Development of carboxymethylcellulose based composites for bone tissue engineering

Abstract

The present study focuses on the development of carboxymethylcellulose (CMC)–biphasic calcium phosphate (BCP) composite scaffolds through the freeze-drying process for bone tissue engineering applications. Citric acid or fumaric acid was added as the cross-linker of CMC to improve the stability of composite scaffolds. The effect of change in freezing temperature (−20, −40 or −80°C) on the pore morphology, swelling ability and mechanical properties of composite scaffolds was studied. Cross-linked scaffolds showed an increased thermal degradation temperature compared with non-cross-linked scaffolds. All the composite scaffolds showed a porous structure with homogeneous blending of CMC and BCP. Cross-linked scaffolds showed appreciable swelling ability and stability in phosphate-buffered saline, while non-cross-linked scaffolds were unstable for 24 h. Cross-linked scaffolds had lower compressive strength than non-cross-linked scaffolds under dry conditions.

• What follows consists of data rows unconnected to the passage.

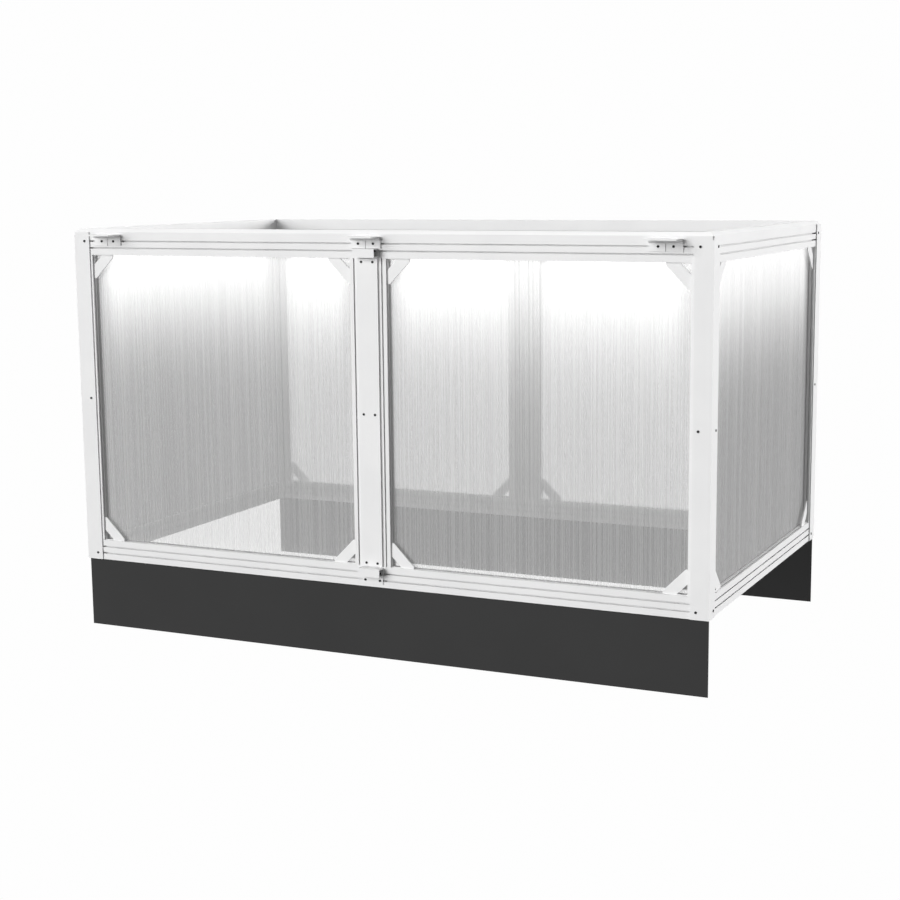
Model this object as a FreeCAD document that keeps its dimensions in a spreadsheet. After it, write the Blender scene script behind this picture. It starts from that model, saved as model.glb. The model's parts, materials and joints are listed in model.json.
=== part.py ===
import FreeCAD, Part
import os
import Sketcher
from FreeCAD import Placement, Rotation, Vector

# Cold frame: six glazed panels of slotted aluminium profile, joined by four angle posts, standing on two
# sheet skirts. The origin is the centre of the overall box on the ground, +X along the front, +Y to the rear.

OUTPUT = "parts"
os.makedirs(OUTPUT, exist_ok=True)
doc = FreeCAD.newDocument("cold_frame")

SIZES_MM = {
    # overall
    "frame_width": 1500,
    "frame_depth": 866,
    "post_height": 755,
    "skirt_drop": 158,
    # corner posts
    "post_leg": 40,
    "post_wall": 2.5,
    "post_screw_inset": 27.5,
    "relief_width": 3,
    "relief_depth": 7,
    # slotted profile of rails and stiles
    "rail_height": 46,
    "stile_width": 43,
    "profile_depth": 24,
    "wall": 3,
    "slot_pitch": 15.3,
    "slot_mouth": 3.2,
    "slot_lip": 1.8,
    "slot_chamber": 7,
    "slot_depth": 7,
    "stile_slot_inset": 10,
    "slot_web": 0.5,
    "cover_screw_inset": 13.4,
    "lid_seat_rise": 4.9,
    "lid_seat_bevel": 7.5,
    "skirt_slot_depth": 8,
    "skirt_setback": 2.5,
    # glazing
    "glazing_slot_depth": 10,
    "sheet_thickness": 6,
    "sheet_seat": 8,
    "seal_thickness": 0.9,
    "seal_seat": 8,
    # corner gussets
    "gusset_thickness": 3,
    "gusset_setback": 3.8,
    "gusset_leg": 53,
    "gusset_toe": 6,
    "gusset_tongue": 4.5,
    "gusset_hole_leg": 22,
    "gusset_hole_margin": 1.5,
    "gusset_slot_depth": 5,
    # mullion cover, joint plates and saddles
    "cover_width": 49,
    "cover_thickness": 4,
    "cover_end_inset": 7,
    "joint_plate_width": 49,
    "joint_plate_height": 15,
    "joint_plate_thickness": 2.5,
    "joint_screw_pitch": 35.4,
    "saddle_width": 51,
    "saddle_height": 18,
    "saddle_reach": 21,
    "saddle_wall": 2,
    "saddle_shift": 4,
    # lid hinges
    "hinge_inset": 94,
    "hinge_width": 70,
    "hinge_shift": 3,
    "hinge_drop": 9,
    "hinge_plate_drop": 21,
    "hinge_leaf_thickness": 2.5,
    "hinge_leaf_reach": 42.2,
    "hinge_slit": 1.5,
    "hinge_screw_pitch": 31.4,
    "knuckle_radius": 4,
    "knuckle_gap": 0.4,
    "pin_radius": 1.5,
    "lid_hole_radius": 2.15,
    "lid_hole_pitch": 35,
    "lid_hole_reach": 24,
    # skirt
    "skirt_thickness": 3,
    "skirt_end_inset": 2,
    # screws and slot nuts
    "screw_radius": 1.5,
    "screw_head_radius": 2.6,
    "screw_head_height": 1.2,
    "screw_socket_radius": 1.1,
    "screw_reach": 6.5,
    "nut_length": 10,
    "nut_thickness": 4,
    # clearances
    "fit_gap": 0.1,
    "running_gap": 0.06,
    "hole_gap": 0.15,
    "swing_gap": 0.3,
    "cut_margin": 1,
}

sheet = doc.addObject("Spreadsheet::Sheet", "Sizes")
for row, (alias, number) in enumerate(SIZES_MM.items(), start=1):
    sheet.set("A%d" % row, alias.replace("_", " "))
    sheet.set("B%d" % row, str(number))
    sheet.setAlias("B%d" % row, alias)
doc.recompute()


class Size:
    """A length that carries its number and the spreadsheet expression it comes from."""

    def __init__(self, number, text):
        self.number = number
        self.text = text

    def __add__(self, other):
        other = as_size(other)
        return Size(self.number + other.number, "(%s + %s)" % (self.text, other.text))

    def __sub__(self, other):
        other = as_size(other)
        return Size(self.number - other.number, "(%s - %s)" % (self.text, other.text))

    def __mul__(self, factor):
        return Size(self.number * factor, "(%s * %s)" % (self.text, factor))

    def __truediv__(self, factor):
        return Size(self.number / factor, "(%s / %s)" % (self.text, factor))

    def __neg__(self):
        return self * -1


def as_size(value):
    return value if isinstance(value, Size) else Size(value, str(value))


def named(alias):
    return Size(float(sheet.get(alias)), "Sizes." + alias)


# ---- sizes worked out from the driving ones ----

width = named("frame_width")
depth = named("frame_depth")
post_height = named("post_height")
post_wall = named("post_wall")
rail_height = named("rail_height")
stile_width = named("stile_width")
profile_depth = named("profile_depth")
wall = named("wall")
slot_pitch = named("slot_pitch")
fit_gap = named("fit_gap")
margin = named("cut_margin")
zero = Size(0, "0")

knuckle_radius = named("knuckle_radius")
leaf_thickness = named("hinge_leaf_thickness")
pin_setback = knuckle_radius + named("swing_gap")
leaf_front = named("hinge_leaf_reach") + pin_setback - post_wall
front_y = (leaf_front - depth - (named("cover_thickness") - post_wall + named("screw_head_height"))) / 2
rear_y = front_y + depth
ground_z = named("skirt_drop")

top_rail_line = post_height - named("lid_seat_rise")
opening_low = rail_height
opening_high = top_rail_line - rail_height
seal_room = named("seal_thickness") + fit_gap
sheet_back = profile_depth - wall - seal_room
sheet_front = sheet_back - named("sheet_thickness")
front_bay = width / 2 - post_wall
end_bay = depth - post_wall * 2
low_slot_z = slot_pitch
high_slot_z = top_rail_line - slot_pitch
hinge_z = post_height - named("hinge_drop")

# Each wall is seen from outside: s runs to the right, d runs inwards. quarter is its turn about Z.
WALLS = {
    "front": {"quarter": 0, "x": post_wall - width / 2, "y": front_y + post_wall},
    "right": {"quarter": 1, "x": width / 2 - post_wall, "y": front_y + post_wall},
    "rear": {"quarter": 2, "x": width / 2 - post_wall, "y": rear_y - post_wall},
    "left": {"quarter": 3, "x": post_wall - width / 2, "y": rear_y - post_wall},
}

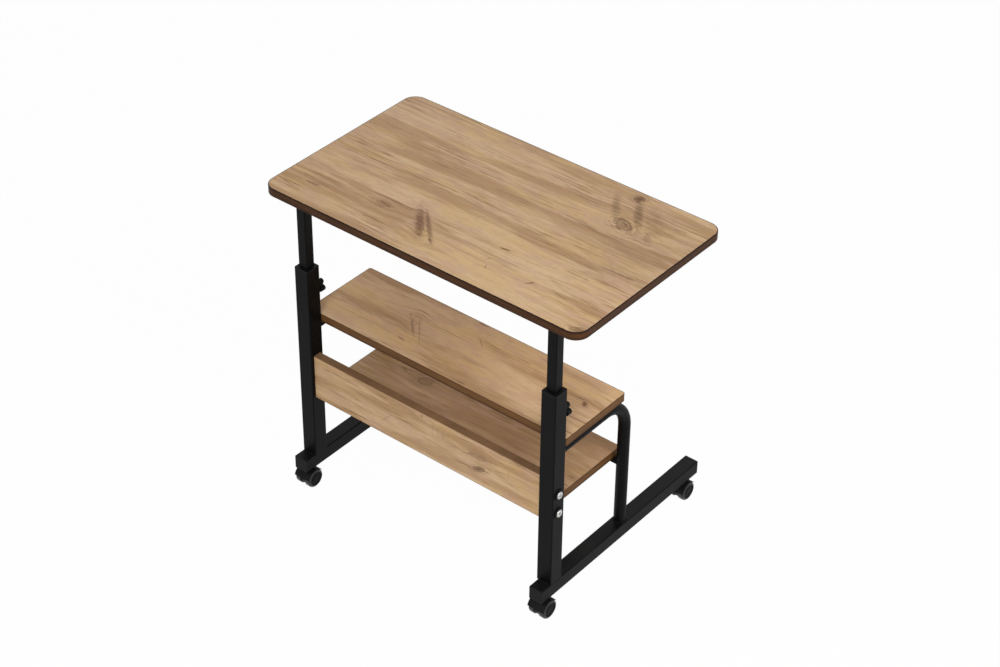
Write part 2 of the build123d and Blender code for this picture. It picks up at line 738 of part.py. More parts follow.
for end_name, end in ends.items():
    for side_name, side in sides.items():
        corner = f"{end_name}_{side_name}"
        stem_y = end * (foot_length / 2 - caster_inset)
        axle_y = stem_y - caster_trail
        middle = Plane(
            origin=(side * foot_x, axle_y, wheel_radius),
            x_dir=(0, -1, 0),
            z_dir=(-1, 0, 0),
        )

        with BuildPart() as hood:
            with BuildSketch(middle):
                Circle(web_radius)
                with BuildLine():
                    CenterArc((0, 0), hood_outer, hood_start, hood_end - hood_start)
                    Line(
                        (0, 0),
                        (
                            hood_outer * math.cos(math.radians(hood_start)),
                            hood_outer * math.sin(math.radians(hood_start)),
                        ),
                    )
                    Line(
                        (0, 0),
                        (
                            hood_outer * math.cos(math.radians(hood_end)),
                            hood_outer * math.sin(math.radians(hood_end)),
                        ),
                    )
                make_face()
            extrude(amount=web_thickness / 2, both=True)
            with BuildSketch(middle):
                with BuildLine():
                    outer_arc = CenterArc((0, 0), hood_outer, hood_start, hood_end - hood_start)
                    inner_arc = CenterArc((0, 0), hood_inner, hood_start, hood_end - hood_start)
                    Line(outer_arc @ 0, inner_arc @ 0)
                    Line(outer_arc @ 1, inner_arc @ 1)
                make_face()
            extrude(amount=caster_width / 2, both=True)
            with Locations((side * foot_x, stem_y, hub_foot)):
                Cylinder(hub_radius, hub_top - hub_foot, align=bottom_up)
            with Locations((side * foot_x, stem_y, pin_end - swivel_floor_gap)):
                Cylinder(
                    swivel_pin_radius + swivel_clearance,
                    caster_height,
                    align=bottom_up,
                    mode=Mode.SUBTRACT,
                )
            with Locations((side * foot_x, axle_y, wheel_radius)):
                Cylinder(axle_radius, caster_width, rotation=(0, 90, 0), mode=Mode.SUBTRACT)
        save(hood, f"{corner}_caster_hood")

        with BuildPart() as axle:
            with Locations((side * foot_x, axle_y, wheel_radius)):
                Cylinder(axle_radius, 2 * axle_half, rotation=(0, 90, 0))
        save(axle, f"{corner}_caster_axle")

        for wheel_name, wheel_side in {"outer": side, "inner": -side}.items():
            section = Plane(
                origin=(side * foot_x, axle_y, wheel_radius),
                x_dir=(wheel_side, 0, 0),
                z_dir=(0, -wheel_side, 0),
            )
            bore_radius = axle_radius + wheel_clearance
            bore_end = wheel_outer_x - axle_cover
            cavity_end = wheel_inner_x + wheel_cavity
            with BuildPart() as wheel:
                with BuildSketch(section) as profile:
                    with BuildLine():
                        Polyline(
                            (wheel_inner_x, bore_radius),
                            (wheel_inner_x, wheel_hub_radius),
                            (cavity_end, wheel_hub_radius),
                            (cavity_end, wheel_cavity_radius),
                            (wheel_inner_x, wheel_cavity_radius),
                            (wheel_inner_x, wheel_radius - wheel_shoulder),
                            (wheel_inner_x + wheel_shoulder, wheel_radius),
                            (wheel_outer_x - wheel_rim, wheel_radius),
                        )
                        RadiusArc(
                            (wheel_outer_x - wheel_rim, wheel_radius),
                            (wheel_outer_x, wheel_radius - wheel_rim),
                            wheel_rim,
                        )
                        Polyline(
                            (wheel_outer_x, wheel_radius - wheel_rim),
                            (wheel_outer_x, wheel_face_radius),
                            (wheel_outer_x - wheel_dish, wheel_face_radius - wheel_dish),
                            (wheel_outer_x - wheel_dish, wheel_hub_radius + wheel_dish),
                            (wheel_outer_x, wheel_hub_radius),
                            (wheel_outer_x, 0),
                            (bore_end, 0),
                            (bore_end, bore_radius),
                            (wheel_inner_x, bore_radius),
                        )
                    make_face()
                revolve(axis=Axis((side * foot_x, axle_y, wheel_radius), (1, 0, 0)))
            save(wheel, f"{corner}_{wheel_name}_wheel")

print("overall", top_length, "x", foot_length, "mm; tabletop at", top_under + board)
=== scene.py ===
# %% [markdown]
# # Dressing a rolling laptop table
# The solids of this table were drawn in CAD and packed, each piece under its own name. This lesson
# leaves those solids where they are. It gives every one a finish made of shader nodes, and adds the
# small surfaces that the solids leave plain: weld beads and turned caster wheels.

import json
import math

import bmesh
import bpy
import numpy as np
from mathutils import Matrix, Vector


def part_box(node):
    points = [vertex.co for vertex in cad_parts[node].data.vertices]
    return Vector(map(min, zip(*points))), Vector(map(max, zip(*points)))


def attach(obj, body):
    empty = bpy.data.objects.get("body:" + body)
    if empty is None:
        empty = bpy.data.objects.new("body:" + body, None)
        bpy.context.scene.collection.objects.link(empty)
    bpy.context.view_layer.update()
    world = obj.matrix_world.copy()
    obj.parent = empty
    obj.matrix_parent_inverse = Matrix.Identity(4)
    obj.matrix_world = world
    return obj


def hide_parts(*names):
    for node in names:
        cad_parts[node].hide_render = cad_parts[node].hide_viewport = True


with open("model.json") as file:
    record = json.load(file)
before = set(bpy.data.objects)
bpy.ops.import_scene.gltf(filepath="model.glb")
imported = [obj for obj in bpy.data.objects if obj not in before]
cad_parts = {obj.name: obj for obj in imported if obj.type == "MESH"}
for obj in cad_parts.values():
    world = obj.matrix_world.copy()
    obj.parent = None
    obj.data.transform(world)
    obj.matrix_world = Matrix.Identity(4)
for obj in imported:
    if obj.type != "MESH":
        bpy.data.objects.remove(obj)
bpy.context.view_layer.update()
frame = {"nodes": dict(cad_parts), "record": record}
nodes = frame["nodes"]
subparts = frame["record"]["subparts"]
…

However, in the hydrated state, only citric acid-cross-linked scaffolds were stable with improved compressive strength of 64 ± 4, 57 ± 4 and 67 ± 4 kPa when processed at −20, −40 and −80°C, respectively. Furthermore, three-dimensional culture of Saos-2 cells on citric acid-cross-linked scaffolds showed their suitability for cell proliferation and osteogenic differentiation. Therefore, citric acid-cross-linked CMC–BCP composite scaffolds may be promising scaffolds for bone tissue engineering applications.